- Given problem: Repeat every line below exactly as it reads.

--------------------------------

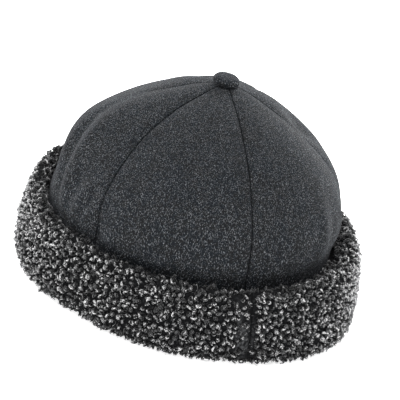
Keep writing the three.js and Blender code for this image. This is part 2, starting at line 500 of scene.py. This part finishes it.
gore = {
    "thickness": 2.0,
    "gap": 0.04,
    "puff": 1.3,
    "freeFrom": 0.85,  # the relief starts here, in cuff heights, and is full at freeTo
    "freeTo": 1.15,
    "flatTip": (0.6, 4.0),  # and it fades out towards the button, in button radii
    "edgeDip": 0.9,  # how deep the sewn edges are drawn in
    "edgeDipWidth": 4.0,
    "edgeFit": 22.0,  # narrower than this, a gore's edges are drawn smaller
    "edgeRound": 0.62,
    "edgeDepth": 1.7,
    "edgeSteps": (0.0, 0.06, 0.22, 0.62, 1.4, 3.0),
    "pressedWidth": 6.0,  # the seam's turnings, pressed open under the wool
    "pressedRise": 0.22,
    "pressedFade": 0.7,
    "seamShadeWidth": 0.55,
    "seamShadeRises": (10.0, 60.0),
    "columns": 52,
    "rows": 124,
    "ripple": 0.45,
    "rippleSize": 26.0,
    "pucker": 0.3,
    "puckerSize": 8.0,
    "puckerStretch": 0.35,
    "puckerWidth": 7.0,
    "puckerSeed": 7.3,
    "rippleRises": (48.0, 62.0),
    "smoothAngle": 50.0,
}

# turn at the cuff and at the button, and how far the seam bows aside between them
seams = [
    ("gore_back_right", 2.5, -3, -2.0),
    ("gore_right", 65, 67, 3.0),
    ("gore_front_right", 120, 121, 0.5),
    ("gore_front_left", 180, 180, 0.0),
    ("gore_left", 241, 242, -0.5),
    ("gore_back_left", 302, 291, -2.0),
]

# turn, rise, wide, tall, push (shares of the cap's height) and slant (turn for each whole rise)
crownFolds = [
    (272, 0.6, 0.042, 0.2, 0.018, -22),
    (263, 0.56, 0.04, 0.21, -0.026, -36),
    (253, 0.61, 0.045, 0.2, 0.013, -30),
    (276, 0.56, 0.016, 0.07, 0.005, 8),
    (280.5, 0.5, 0.03, 0.12, -0.009, 5),
    (286, 0.49, 0.028, 0.11, 0.01, 20),
    (290, 0.47, 0.014, 0.1, -0.004, 30),
    (293.5, 0.47, 0.025, 0.12, 0.009, 25),
    (299, 0.38, 0.02, 0.08, -0.014, 0),
    (306, 0.42, 0.04, 0.13, 0.009, 0),
    (250, 0.45, 0.19, 0.14, -0.026, 0),
    (36, 0.5, 0.04, 0.15, 0.01, 0),
    (45, 0.52, 0.04, 0.15, -0.009, 0),
    (56, 0.5, 0.035, 0.13, 0.008, -12),
    (222, 0.86, 0.26, 0.17, -0.03, 0),
    (75, 0.84, 0.2, 0.16, -0.02, 0),
    (86, 0.82, 0.09, 0.06, -0.03, 0),
    (80, 0.6, 0.14, 0.14, 0.008, 0),
    (262, 0.8, 0.2, 0.16, 0.028, 0),
    (150, 0.62, 0.06, 0.2, -0.01, 0),
    (95, 0.55, 0.05, 0.18, 0.009, 0),
    (199, 0.93, 0.1, 0.05, 0.006, 0),
    (228, 0.64, 0.12, 0.1, 0.006, 0),
]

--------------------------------

- Completed exercise:
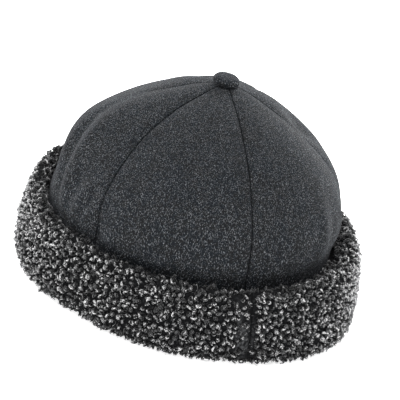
Keep writing the three.js and Blender code for this image. This is part 2, starting at line 500 of scene.py. This part finishes it.
gore = {
    "thickness": 2.0,
    "gap": 0.04,
    "puff": 1.3,
    "freeFrom": 0.85,  # the relief starts here, in cuff heights, and is full at freeTo
    "freeTo": 1.15,
    "flatTip": (0.6, 4.0),  # and it fades out towards the button, in button radii
    "edgeDip": 0.9,  # how deep the sewn edges are drawn in
    "edgeDipWidth": 4.0,
    "edgeFit": 22.0,  # narrower than this, a gore's edges are drawn smaller
    "edgeRound": 0.62,
    "edgeDepth": 1.7,
    "edgeSteps": (0.0, 0.06, 0.22, 0.62, 1.4, 3.0),
    "pressedWidth": 6.0,  # the seam's turnings, pressed open under the wool
    "pressedRise": 0.22,
    "pressedFade": 0.7,
    "seamShadeWidth": 0.55,
    "seamShadeRises": (10.0, 60.0),
    "columns": 52,
    "rows": 124,
    "ripple": 0.45,
    "rippleSize": 26.0,
    "pucker": 0.3,
    "puckerSize": 8.0,
    "puckerStretch": 0.35,
    "puckerWidth": 7.0,
    "puckerSeed": 7.3,
    "rippleRises": (48.0, 62.0),
    "smoothAngle": 50.0,
}

# turn at the cuff and at the button, and how far the seam bows aside between them
seams = [
    ("gore_back_right", 2.5, -3, -2.0),
    ("gore_right", 65, 67, 3.0),
    ("gore_front_right", 120, 121, 0.5),
    ("gore_front_left", 180, 180, 0.0),
    ("gore_left", 241, 242, -0.5),
    ("gore_back_left", 302, 291, -2.0),
]

# turn, rise, wide, tall, push (shares of the cap's height) and slant (turn for each whole rise)
crownFolds = [
    (272, 0.6, 0.042, 0.2, 0.018, -22),
    (263, 0.56, 0.04, 0.21, -0.026, -36),
    (253, 0.61, 0.045, 0.2, 0.013, -30),
    (276, 0.56, 0.016, 0.07, 0.005, 8),
    (280.5, 0.5, 0.03, 0.12, -0.009, 5),
    (286, 0.49, 0.028, 0.11, 0.01, 20),
    (290, 0.47, 0.014, 0.1, -0.004, 30),
    (293.5, 0.47, 0.025, 0.12, 0.009, 25),
    (299, 0.38, 0.02, 0.08, -0.014, 0),
    (306, 0.42, 0.04, 0.13, 0.009, 0),
    (250, 0.45, 0.19, 0.14, -0.026, 0),
    (36, 0.5, 0.04, 0.15, 0.01, 0),
    (45, 0.52, 0.04, 0.15, -0.009, 0),
    (56, 0.5, 0.035, 0.13, 0.008, -12),
    (222, 0.86, 0.26, 0.17, -0.03, 0),
    (75, 0.84, 0.2, 0.16, -0.02, 0),
    (86, 0.82, 0.09, 0.06, -0.03, 0),
    (80, 0.6, 0.14, 0.14, 0.008, 0),
    (262, 0.8, 0.2, 0.16, 0.028, 0),
    (150, 0.62, 0.06, 0.2, -0.01, 0),
    (95, 0.55, 0.05, 0.18, 0.009, 0),
    (199, 0.93, 0.1, 0.05, 0.006, 0),
    (228, 0.64, 0.12, 0.1, 0.006, 0),
]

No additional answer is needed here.